Brendan George Ko is a visual storyteller working in photography, video, installation, text, and sound. His work conveys a sense of experience through storytelling, and he describes the image as supplementary to the story it represents. In 2010, Ko received his BFA from the Ontario College of Art & Design University, where he majored in photography, and he went on to the Master of Visual Studies programme at the University of Toronto, where his practice focused on video and sound.


Brendan George Ko
The Forest is Wired for Wisdom

Aloha kākou, my name is Brendan George Ko, reporting from somewhere in the Arctic, currently on assignment.

There is a spirit in the landscape that possesses us, and though we may leave the land behind, that spirit will always follow us. That is something I learned from my formative years, living in a rural town in New Mexico. The stories we shared, from ancient times and Navajo and Hopi people of the region, to modern times—of crimes, miracles, unexplainable phenomena and shape-shifting beasts that roam the high desert—there’s an inescapable memory that’s attached to the land. And as time passes, these stories turn to myths. And though new memories occur and often replace the past, they add to the growing history indexical to the land. It was during those years, I experienced the power and oral tradition that gave the landscape its meaning and presence. Though I have long since left the desert in New Mexico, I carry the spirit of its storytelling and land-specific memory in my practice today.

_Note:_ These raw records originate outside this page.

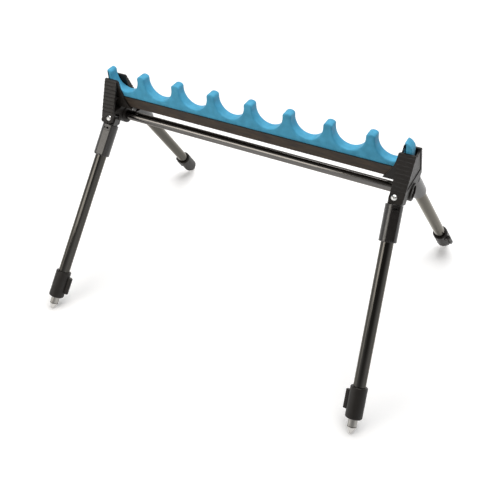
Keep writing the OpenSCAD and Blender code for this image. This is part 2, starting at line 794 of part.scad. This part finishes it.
at_leg(LEFT, REAR) pivot_block(panel_rear_left);  // rear_left_pivot_block
at_leg(LEFT, REAR) lock_button(panel_rear_left);  // rear_left_lock_button
at_leg(LEFT, REAR) button_spring(panel_rear_left);  // rear_left_button_spring
at_leg(LEFT, REAR) outer_tube();  // rear_left_outer_tube
at_leg(LEFT, REAR) stop_ring();  // rear_left_stop_ring
at_leg(LEFT, REAR) lock_collar(REAR);  // rear_left_lock_collar
at_leg(LEFT, REAR) cam_lever(REAR);  // rear_left_cam_lever
at_leg(LEFT, REAR) lever_pin(REAR);  // rear_left_lever_pin
at_leg(LEFT, REAR) clamp_pad(REAR);  // rear_left_clamp_pad
at_leg(LEFT, REAR) inner_tube();  // rear_left_inner_tube
at_leg(LEFT, REAR) slide_bush();  // rear_left_slide_bush
at_leg(LEFT, REAR) spike_tip();  // rear_left_spike_tip

at_leg(RIGHT, REAR) pivot_block(panel_rear_right);  // rear_right_pivot_block
at_leg(RIGHT, REAR) lock_button(panel_rear_right);  // rear_right_lock_button
at_leg(RIGHT, REAR) button_spring(panel_rear_right);  // rear_right_button_spring
at_leg(RIGHT, REAR) outer_tube();  // rear_right_outer_tube
at_leg(RIGHT, REAR) stop_ring();  // rear_right_stop_ring
at_leg(RIGHT, REAR) lock_collar(REAR);  // rear_right_lock_collar
at_leg(RIGHT, REAR) cam_lever(REAR);  // rear_right_cam_lever
at_leg(RIGHT, REAR) lever_pin(REAR);  // rear_right_lever_pin
at_leg(RIGHT, REAR) clamp_pad(REAR);  // rear_right_clamp_pad
at_leg(RIGHT, REAR) inner_tube();  // rear_right_inner_tube
at_leg(RIGHT, REAR) slide_bush();  // rear_right_slide_bush
at_leg(RIGHT, REAR) spike_tip();  // rear_right_spike_tip
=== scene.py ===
import math

import bpy
import numpy as np
from mathutils import Matrix, Vector


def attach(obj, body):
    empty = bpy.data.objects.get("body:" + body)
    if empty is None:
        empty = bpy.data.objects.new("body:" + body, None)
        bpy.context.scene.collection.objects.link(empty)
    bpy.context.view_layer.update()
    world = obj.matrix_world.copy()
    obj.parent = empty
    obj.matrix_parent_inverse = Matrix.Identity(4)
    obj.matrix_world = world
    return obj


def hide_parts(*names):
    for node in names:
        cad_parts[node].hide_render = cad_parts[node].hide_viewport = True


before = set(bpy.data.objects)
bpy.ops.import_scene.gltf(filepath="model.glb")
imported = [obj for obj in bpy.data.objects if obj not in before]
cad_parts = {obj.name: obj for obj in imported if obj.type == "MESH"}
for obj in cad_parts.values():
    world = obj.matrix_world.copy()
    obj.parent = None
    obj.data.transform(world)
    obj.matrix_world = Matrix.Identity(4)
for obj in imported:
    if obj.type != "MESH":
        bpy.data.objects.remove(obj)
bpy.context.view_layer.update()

MM = 0.001

# The legs, in millimetres and degrees
PIVOT_X, PIVOT_Y = 266.7, 32.3
LEG_LEAN, LEG_SPLAY, LEG_REACH = 36.4, 5.7, 373.4
TIP_R, SPIKE_LEN, GROOVE_W = 3.2, 10.1, 0.7
PIVOT_Z = LEG_REACH * math.cos(math.radians(LEG_SPLAY)) * math.cos(math.radians(LEG_LEAN)) + TIP_R

# The foam strip, in millimetres, with heights counted from the leg pivots
NOTCH_PITCH, NOTCH_COUNT, NOTCH_R, NOTCH_Z = 70.0, 8, 27.5, 74.5
TOOTH_TOP, DOME_R, SHOULDER_R = 83.3, 10.4, 4.5
FOAM_DEPTH, FOAM_FOOT, FOAM_EDGE = 19.3, 22.8, 2.4
LEFT_END, RIGHT_END, RIGHT_FACE = -279.5, 276.0, 263.3
BACK_R, BACK_RISE = 15.0, 0.7

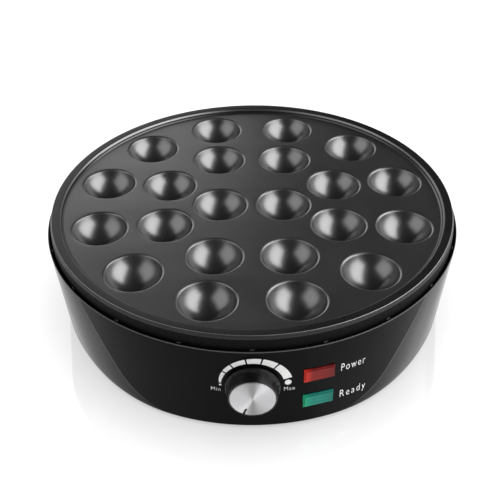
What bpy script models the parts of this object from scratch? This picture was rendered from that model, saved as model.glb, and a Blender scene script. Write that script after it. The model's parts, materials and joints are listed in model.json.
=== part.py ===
"""Cake pop maker: a round electric cooker with one open plate of 22 round cups.

The drum's axis is vertical. Heights are measured from the plate's top face, angles from the
front (-Y) towards the right (+X), and the whole appliance hangs on one empty, which lifts it
onto its feet and centres it front to back.
"""

import math

import bmesh
import bpy
from mathutils import Matrix, Vector

# Clearances and cutting allowances
fit_gap = 0.0003
weld_distance = 0.00001
overrun = 0.002
sink = 0.0008

# Cups and plate
cup_radius = 0.0189
cup_depth = 0.0145
cup_lip_width = 0.0012
cup_lip_share = 0.35
cup_web = 0.0046
cup_wall = 0.0023
cup_segments = 14
cup_rings = 3
dome_segments = 10
dome_rings = 3
plate_thickness = 0.0032
plate_segments = 44
outer_count = 12
inner_count = 8
centre_count = 2

# Rim and skirt of the plate
rim_margin = 0.0038
rim_rise_run = 0.0017
rim_ledge_height = 0.0014
rim_ledge_run = 0.0017
rim_wall_run = 0.0015
rim_step = 0.0028
rim_width = 0.0038
rim_crown = 0.0002
rim_round = 0.0003
skirt_flare = 0.0004
skirt_depth = 0.0095
skirt_thickness = 0.0020
rim_thickness = 0.0026

# Bosses cast under the plate
post_offset = 0.0040
post_boss_radius = 0.0045
clip_boss_radius = 0.0040
small_boss_radius = 0.0035
boss_hole_depth = 0.0100
boss_segments = 8

# Housing
plate_gap = 0.0007
lip_width = 0.0018
lip_drop = 0.0070
edge_round = 0.0008
wall = 0.0024
panel_taper = 0.0009
side_scoop = 0.0054
panel_below_knob = 0.0361
crease_top_angle = math.radians(50.6)
crease_lean = math.radians(30.3)
crease_corner_radius = 0.0450
scoop_top_angle = math.radians(82.0)
scoop_bottom_angle = math.radians(62.0)
scoop_edge_share = 0.55
panel_columns = 6
scoop_columns = 5
side_columns = 2
crease_margin_share = 0.10
line_levels = 3
corner_levels = 3
inner_level_shares = (0.6, 0.3)
lug_count = 20
lug_width = 0.0030
lug_stand = 0.0006
lug_depth = 0.0045

# Bottom: flange inside the housing, cover, feet
base_recess = 0.0042
flange_thickness = 0.0022
flange_reach = 0.0230
flange_boss_radius = 0.0036
flange_boss_height = 0.0060
cover_overlap = 0.0090
cover_thickness = 0.0020
cover_rib_height = 0.0015
cover_rib_width = 0.0015
cover_segments = 28
vent_width = 0.0025
vent_rings = ((0.0240, 0.0200, 6), (0.0580, 0.0200, 12))
foot_stand = 0.0025
foot_radius = 0.0080
foot_tip_radius = 0.0070
foot_neck_radius = 0.0027
foot_barb_radius = 0.0038
foot_barb_tip_radius = 0.0020
foot_barb_height = 0.0025
foot_inset = 0.0060
foot_segments = 10

# Heat shield, posts and element
shield_gap = 0.0013
shield_thickness = 0.0008
shield_inset = 0.0075
shield_rim_rise = 0.0080
shield_rim_run = 0.0030
post_across = 0.0080
post_stud_radius = 0.0020
post_stud_length = 0.0090
post_bore_depth = 0.0120
element_radius = 0.00325
element_bend = 0.0065
element_leg_spread = 0.0210
element_leg_depth = 0.0130
element_steps = 26
bush_radius = 0.0052
bush_flange_radius = 0.0068
bush_height = 0.0050
bush_flange_height = 0.0016
clip_width = 0.0080
clip_thickness = 0.0012
clip_overhang = 0.0040

# Screws
m4_radius = 0.0019
m4_head_radius = 0.0036
m4_head_height = 0.0024
m3_radius = 0.0015
m3_head_radius = 0.0029
m3_head_height = 0.0018
screw_segments = 8
head_crown_share = 0.8
slot_width = 0.0008
slot_depth_share = 0.45
plate_screw_reach = 0.0100
cover_screw_reach = 0.0065
clip_screw_reach = 0.0060
block_screw_reach = 0.0035
fuse_screw_reach = 0.0030

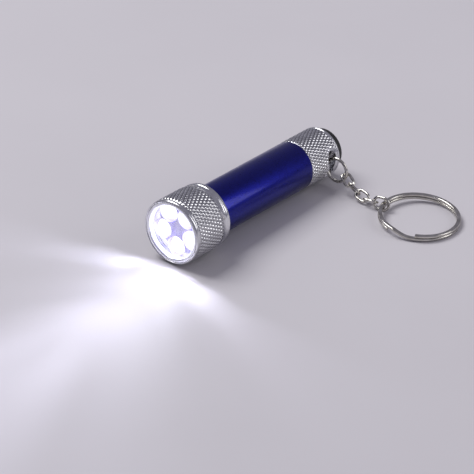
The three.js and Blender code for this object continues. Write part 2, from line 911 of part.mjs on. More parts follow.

Before there was an image, and now there are layers upon layers of memories that each come with their own spirits. The land feels haunted, and when I make the decision to capture it, it is the spirit I seek to invoke in its presentation. Like the stories I’ve heard countless times in Gallup, New Mexico, it isn’t about truth, nor is it about accuracy—It is about carrying spirits of that memory. My photographs aren’t about realism and precision. It is about manipulating the medium in order to summon the spirits captured within.

This project is a combination of various assignments I’ve received as an artist-photographer throughout Canada, with a particular focus on the assignment from The New York Times called “The Social Life of the Forest,” where I spent a week in and around Nelson, B.C., with Dr. Suzanne Simard, visualizing her research, in particular, how plants and fungi interact with each other via the mycorrhizal network that extends from either within or on the surface of plant roots to a vast mycelium web but that extends to the forest floor. Your very footsteps in the forest are felt, sending off signals. The mesh behind your feet, your presence is known amongst the earthly inhabitants.

For me, I arrived on this journey already feeling the spiritual connection that the forest has—the spirits of the tree, the stone, the fungi, all share this space together, speak in their own way. This experience, working with all that shares the space, speaks in their own way. This experience, working with Dr. Simard, was seeing this connection through her lens—that of science and research—and reinforcing the wisdom I have gained from working within the kānaka ʻōiwi, the native Hawaiian community in Hawaii, with a new perspective.

Whenever I hear people talk about wanting to escape into nature, go camping, go on a hike and reconnect, it tells the story of how many of us feel disconnected, detached from the notion that we have this connection to nature and that this is an inseparable connection itself. That we are always in nature. Like a child with amnesia, we have forgotten who our mother is, Papa (Earth Mother). It has led us to see the Earth and its fruit as resources for our endless consumption. And that is the relationship we need to repair, or else we no longer have a place on this only place we have called home—Earth.